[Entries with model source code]
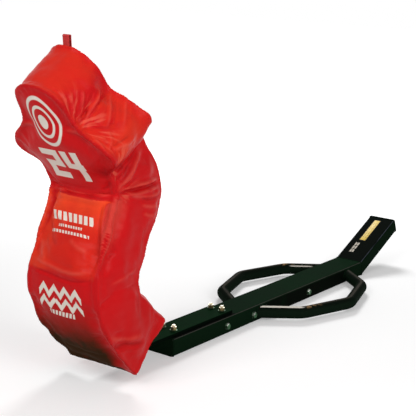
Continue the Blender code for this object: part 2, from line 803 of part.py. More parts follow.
def build():
    """Make every piece of the sled."""
    main_beam()
    tail()
    end_caps()
    side_loop("right_side_loop", 1)
    side_loop("left_side_loop", -1)
    spring_leaf()
    pad()
    head_strap()
    nut = nut_mesh()
    washer = ring_mesh("washer", WASHER_DIAMETER, BOLT_HOLE, WASHER_THICKNESS)
    clamp_bolts(nut, washer)
    cross_bolts(nut, washer)
    pad_hinge()


build()
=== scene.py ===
import math

import bmesh
import bpy
import numpy as np
from mathutils import Matrix, Vector


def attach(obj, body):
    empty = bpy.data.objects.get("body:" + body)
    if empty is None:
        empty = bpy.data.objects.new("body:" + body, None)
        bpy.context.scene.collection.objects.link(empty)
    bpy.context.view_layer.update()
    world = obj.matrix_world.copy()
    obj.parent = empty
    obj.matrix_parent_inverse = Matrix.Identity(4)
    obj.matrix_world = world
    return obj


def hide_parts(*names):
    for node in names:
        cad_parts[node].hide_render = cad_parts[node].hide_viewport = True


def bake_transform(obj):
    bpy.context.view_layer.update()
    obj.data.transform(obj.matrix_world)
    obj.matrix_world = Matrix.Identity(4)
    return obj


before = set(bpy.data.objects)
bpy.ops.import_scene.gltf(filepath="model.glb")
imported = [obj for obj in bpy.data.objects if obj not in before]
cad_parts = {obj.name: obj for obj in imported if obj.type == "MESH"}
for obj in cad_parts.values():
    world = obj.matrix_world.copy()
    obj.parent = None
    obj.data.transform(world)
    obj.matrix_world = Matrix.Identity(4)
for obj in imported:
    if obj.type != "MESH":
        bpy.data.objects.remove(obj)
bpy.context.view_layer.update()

# Camera, fitted to the beam, the tail and the loops
CAMERA_PLACE = Vector((2.1706, -3.4500, 1.3245))
CAMERA_AZIMUTH = math.radians(35.61)
CAMERA_ELEVATION = math.radians(12.83)
CAMERA_ROLL = math.radians(2.33)
CAMERA_VIEW = math.radians(21.97)

# Beam, loops and spring leaf, as in the part's source
FRONT_Y = -0.674
BEAM_WIDTH = 0.127
BEAM_HEIGHT = 0.0635
LOOP_TUBE = 0.0472
LOOP_SPAN = 0.686
LOOP_REACH = 0.201
LOOP_START = 0.538
LOOP_SHOULDER_RUN = 0.106
LOOP_SHOULDER_OUT = 0.128
LOOP_BEND_RADIUS = 0.085
LEAF_WIDTH = 0.095
LEAF_THICKNESS = 0.0127
LEAF_ON_BEAM = 0.372
LEAF_RISE_RADIUS = 0.100
LEAF_JOINS_LEAN = math.radians(-20.0)
LEAF_BELOW_TOP = 0.235
LEAF_MIDDLE = 0.07015
TAIL_RISE = math.radians(25.0)
TAIL_LENGTH = 0.330
BEAM_LENGTH = 1.348
TAIL_UP = Vector((0.0, -math.sin(TAIL_RISE), math.cos(TAIL_RISE)))
BEAM_CORNER = 0.0085
SEAT_GAP = 0.0003

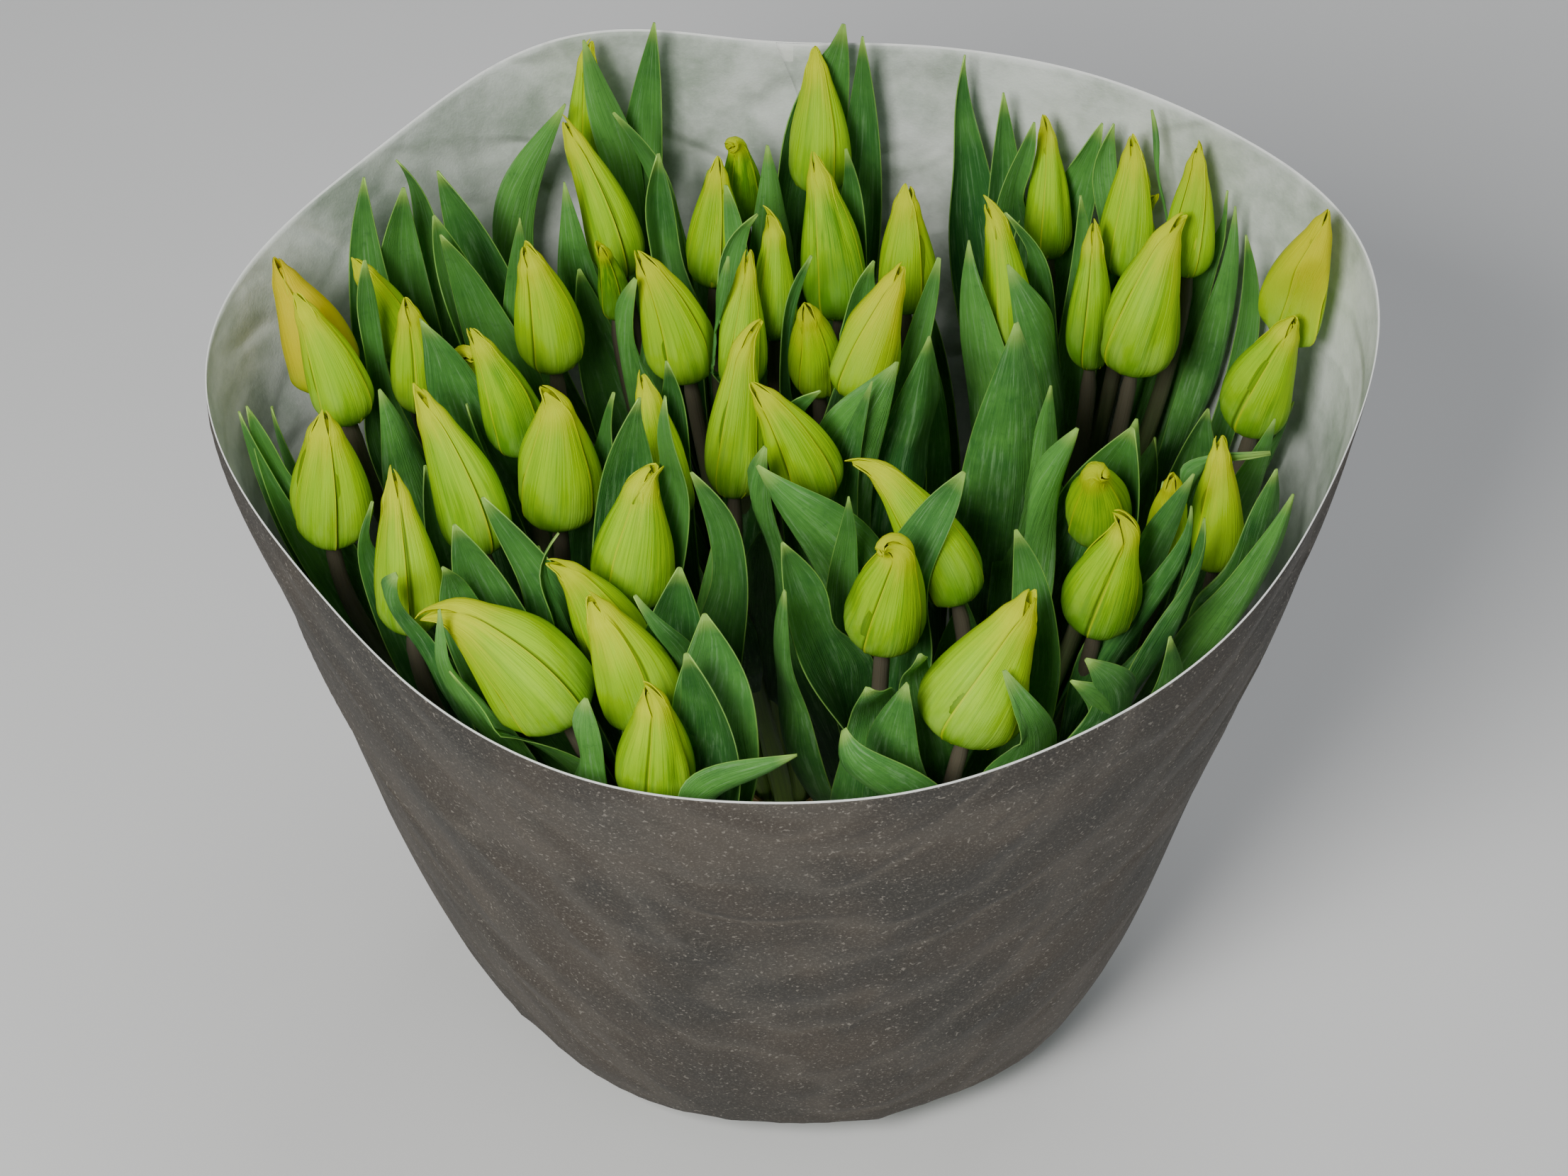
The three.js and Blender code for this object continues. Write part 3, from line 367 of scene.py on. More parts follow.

→ **Your task**: Quote all the records. Keep every word exact.

→ **Exercise response**:
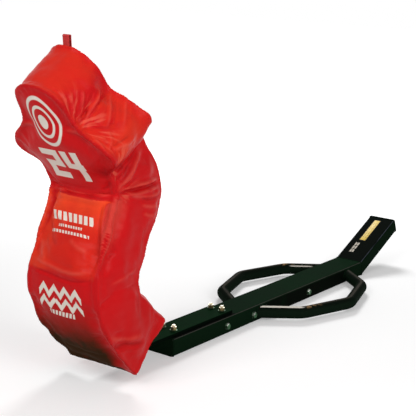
Continue the Blender code for this object: part 2, from line 803 of part.py. More parts follow.
def build():
    """Make every piece of the sled."""
    main_beam()
    tail()
    end_caps()
    side_loop("right_side_loop", 1)
    side_loop("left_side_loop", -1)
    spring_leaf()
    pad()
    head_strap()
    nut = nut_mesh()
    washer = ring_mesh("washer", WASHER_DIAMETER, BOLT_HOLE, WASHER_THICKNESS)
    clamp_bolts(nut, washer)
    cross_bolts(nut, washer)
    pad_hinge()


build()
=== scene.py ===
import math

import bmesh
import bpy
import numpy as np
from mathutils import Matrix, Vector


def attach(obj, body):
    empty = bpy.data.objects.get("body:" + body)
    if empty is None:
        empty = bpy.data.objects.new("body:" + body, None)
        bpy.context.scene.collection.objects.link(empty)
    bpy.context.view_layer.update()
    world = obj.matrix_world.copy()
    obj.parent = empty
    obj.matrix_parent_inverse = Matrix.Identity(4)
    obj.matrix_world = world
    return obj


def hide_parts(*names):
    for node in names:
        cad_parts[node].hide_render = cad_parts[node].hide_viewport = True


def bake_transform(obj):
    bpy.context.view_layer.update()
    obj.data.transform(obj.matrix_world)
    obj.matrix_world = Matrix.Identity(4)
    return obj


before = set(bpy.data.objects)
bpy.ops.import_scene.gltf(filepath="model.glb")
imported = [obj for obj in bpy.data.objects if obj not in before]
cad_parts = {obj.name: obj for obj in imported if obj.type == "MESH"}
for obj in cad_parts.values():
    world = obj.matrix_world.copy()
    obj.parent = None
    obj.data.transform(world)
    obj.matrix_world = Matrix.Identity(4)
for obj in imported:
    if obj.type != "MESH":
        bpy.data.objects.remove(obj)
bpy.context.view_layer.update()

# Camera, fitted to the beam, the tail and the loops
CAMERA_PLACE = Vector((2.1706, -3.4500, 1.3245))
CAMERA_AZIMUTH = math.radians(35.61)
CAMERA_ELEVATION = math.radians(12.83)
CAMERA_ROLL = math.radians(2.33)
CAMERA_VIEW = math.radians(21.97)

# Beam, loops and spring leaf, as in the part's source
FRONT_Y = -0.674
BEAM_WIDTH = 0.127
BEAM_HEIGHT = 0.0635
LOOP_TUBE = 0.0472
LOOP_SPAN = 0.686
LOOP_REACH = 0.201
LOOP_START = 0.538
LOOP_SHOULDER_RUN = 0.106
LOOP_SHOULDER_OUT = 0.128
LOOP_BEND_RADIUS = 0.085
LEAF_WIDTH = 0.095
LEAF_THICKNESS = 0.0127
LEAF_ON_BEAM = 0.372
LEAF_RISE_RADIUS = 0.100
LEAF_JOINS_LEAN = math.radians(-20.0)
LEAF_BELOW_TOP = 0.235
LEAF_MIDDLE = 0.07015
TAIL_RISE = math.radians(25.0)
TAIL_LENGTH = 0.330
BEAM_LENGTH = 1.348
TAIL_UP = Vector((0.0, -math.sin(TAIL_RISE), math.cos(TAIL_RISE)))
BEAM_CORNER = 0.0085
SEAT_GAP = 0.0003

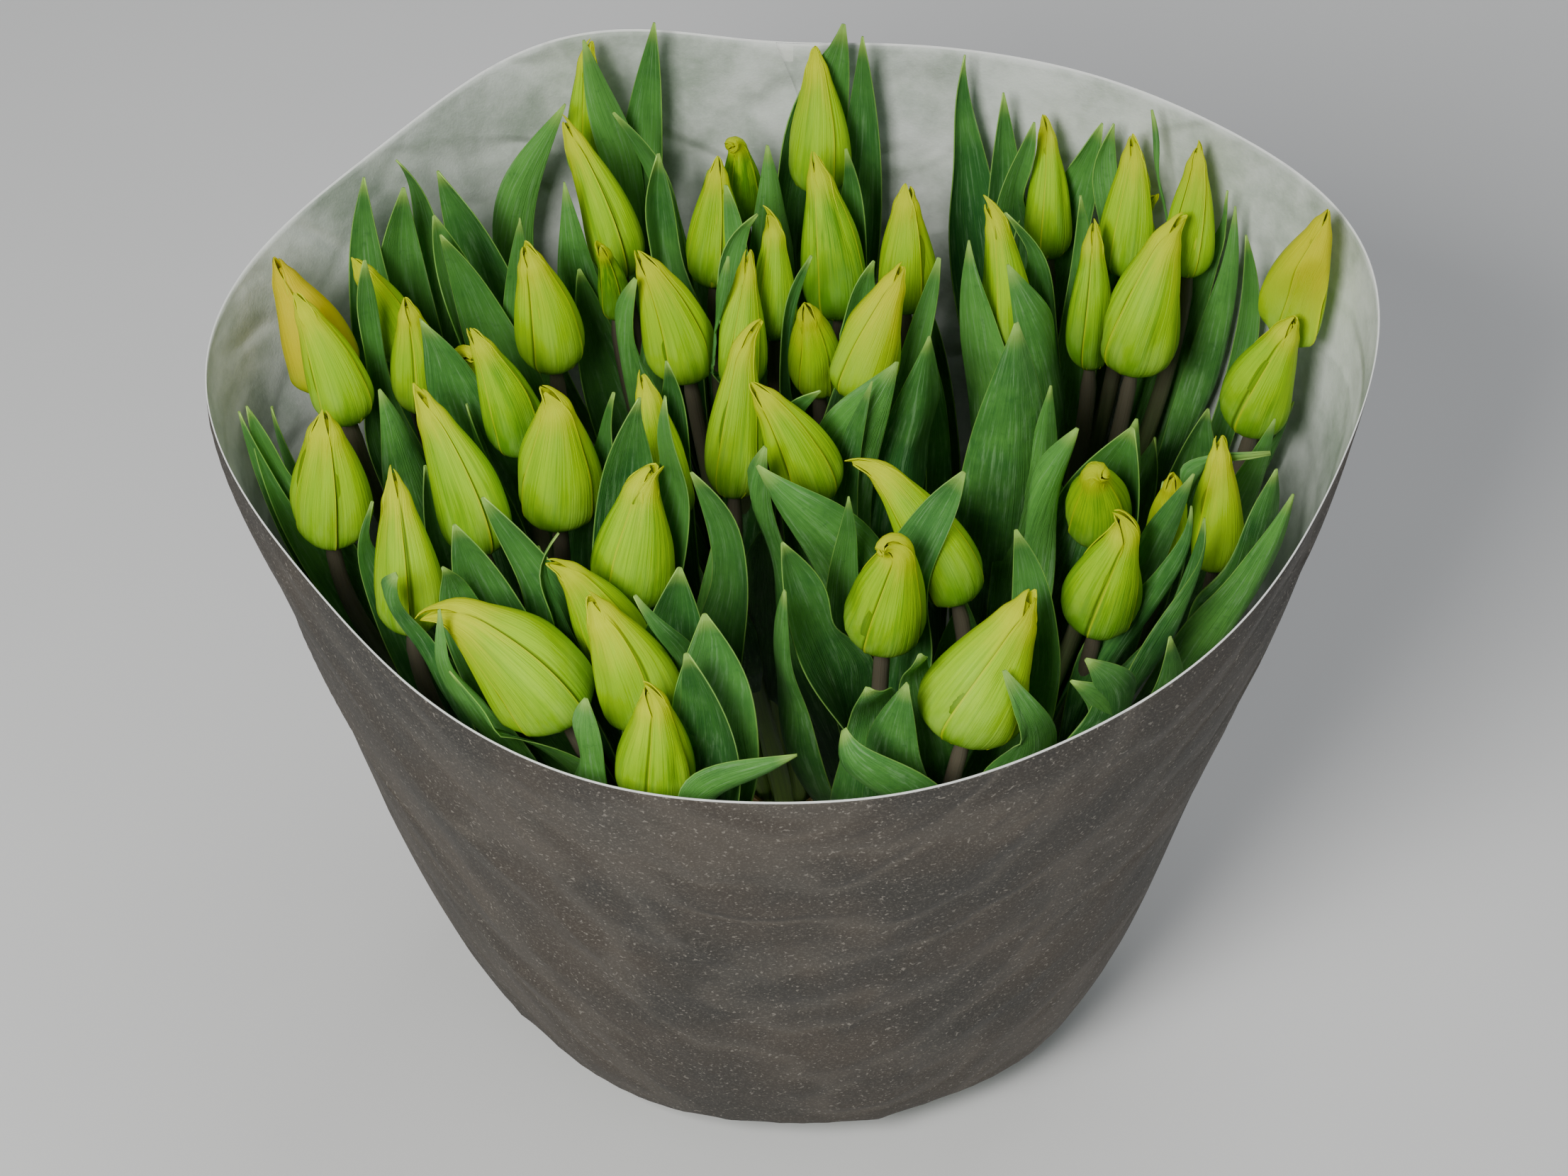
The three.js and Blender code for this object continues. Write part 3, from line 367 of scene.py on. More parts follow.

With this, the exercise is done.